Remember, it is impossible to do ‘estate planning’ after death.  What the estate trustee may be able to do is likely to be seriously curtailed by the circumstances left by the deceased.  For instance, if there is no Will, then option 1 is clearly inapplicable.

Probate: notice to the OCL required

If a minor is a beneficiary of an estate (or an unborn child), notice of the probate application MUST be sent to the Office of the Children’s Lawyer (usually referred to as The OCL).

Options:

The possible modes of dealing with the inheritance (and which should inform proper estate planning as well as estate administration after death) are –

1.The Will establishes a trust for the child (the estate planning option)

The Will may establish a trust, and name the trustee.  The trustee could be the estate trustee or a different person.  The trustee will hold the funds in the manner described in the Will.

Pro:      Clear.  Testator choses trustee, and sets terms of trust (eg. Payments for the benefit of the child, ultimate release date, etc.)

Con:     Must be in the Will.

Costs:    Moderate.  There will be costs to administer the trust, but they should not be particularly large.

To consider:  Depending on how long the trust will be held for the benefit of the child, choose the trustee carefully.   For instance, a fund that runs for 25 years, can be problematic for an older trustee.

After Death – Planning no Longer Possible – Options

If there is no Will, or the Will does not establish the terms of the trust for the child’s inheritance, then the three remaining options are:

2. If the amount is less than $35,000

The funds can be paid to the parent of the child “in trust”.

Pro:      Low cost.

Quick, easy.

Access to funds for the benefit of the child during

 

Con:     Amount is capped.

Requires financially prudent parent.

 

3. Pay the inheritance into Court

Funds can be paid “into Court” and the Court (the Province of Ontario) will hold the funds in trust for the child beneficiary until the child reaches age 18 at which time the child can withdraw them.

Pro:     “Low-ish” cost.  A fee of 3% is charged on investment income credited to the minor’s account and on all payments out of court. In addition a care and management fee is charged.

Funds can be deposited and removed relatively quickly.

 

Con:     No access to any of the income or principal until age 18

All funds released to the child at age 18

This may be the only viable option, especially if deceased died without a Will, the inheritance is pursuant to the Succession Law Reform Act, and it is not cost-effective to see the appointment of a guardian for property which is particularly true if the child is only a few years under 18.

4. Pay it to the child’s “guardian of property”
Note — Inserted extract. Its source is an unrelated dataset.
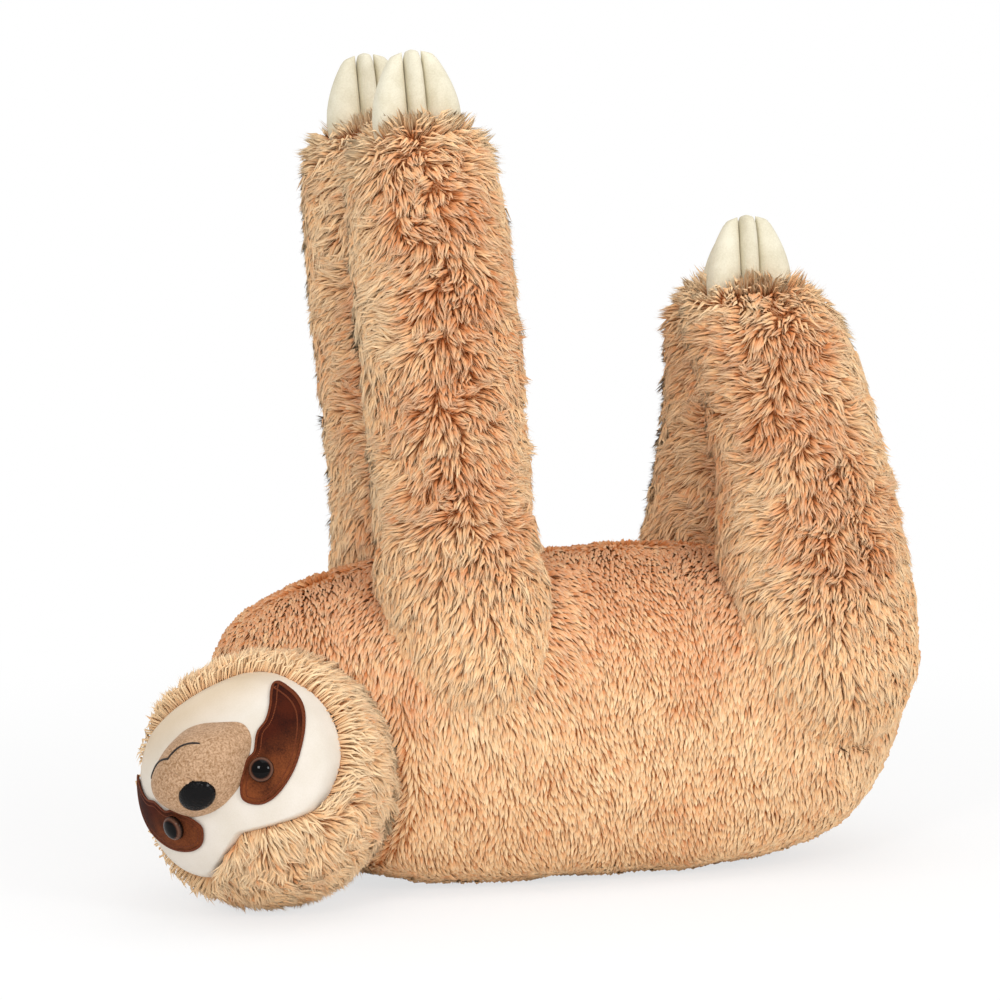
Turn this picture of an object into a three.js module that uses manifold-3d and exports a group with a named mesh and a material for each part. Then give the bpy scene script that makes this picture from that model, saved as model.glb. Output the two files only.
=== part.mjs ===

A suitable guardian of property for a child can be appointed by the Courts.  The inheritance can then be paid to this guardian, to be held in trust by them for the benefit of the child.

A child’s parent is not automatically that child’s guardian of property. (Different rules apply for guardianship of the person – i.e. personal care for minors)

Background: A child’s parent is automatically a ‘guardian of the person’ for the child (and hence can consent on the child’s behalf to medial treatment), but is NOT automatically the child’s ‘guardian of property’ and is not automatically entitled to control the child’s assets or inheritance.

If there is to be a guardian for property of a child, the guardian must be appointed by the Courts. The Court application is made by the guardian, and if the Court approves their application, the Court will set certain terms of the guardianship.  Preference is usually given to the parents, but other guardians are possible and if the amount is large it is likely that a trust company will need to be involved.  Guardianship applications are not simple.

Pro:      Flexible.  Terms established by Court order.

Possible that guardian can access some of the funds for the benefit of the child before 18, if that is provided for in the Court order.

 

Con:     More costly and takes time.

Requires Court application

Funds must be provided to the child when they turn 18

Might require fees for the trustee (not common if the parent is the trustee; common if a third party is the trustee).

An application for a guardianship of property for a child is a complex court proceeding.  It is not something that the parent should ‘do themselves’.  It is rarely cost-effective compared to a payment in to Court unless the amounts involved are significant and the child is well under 18 (i.e. the guardianship will be in place for many years).

In particular, a properly prepared and comprehensive management plan to deal with investment and disbursement of the child’s funds is required, and this is not a simple thing to do properly.

Estate trustees and parents considering a guardianship of property for a minor child should consult experienced legal counsel to consider the options.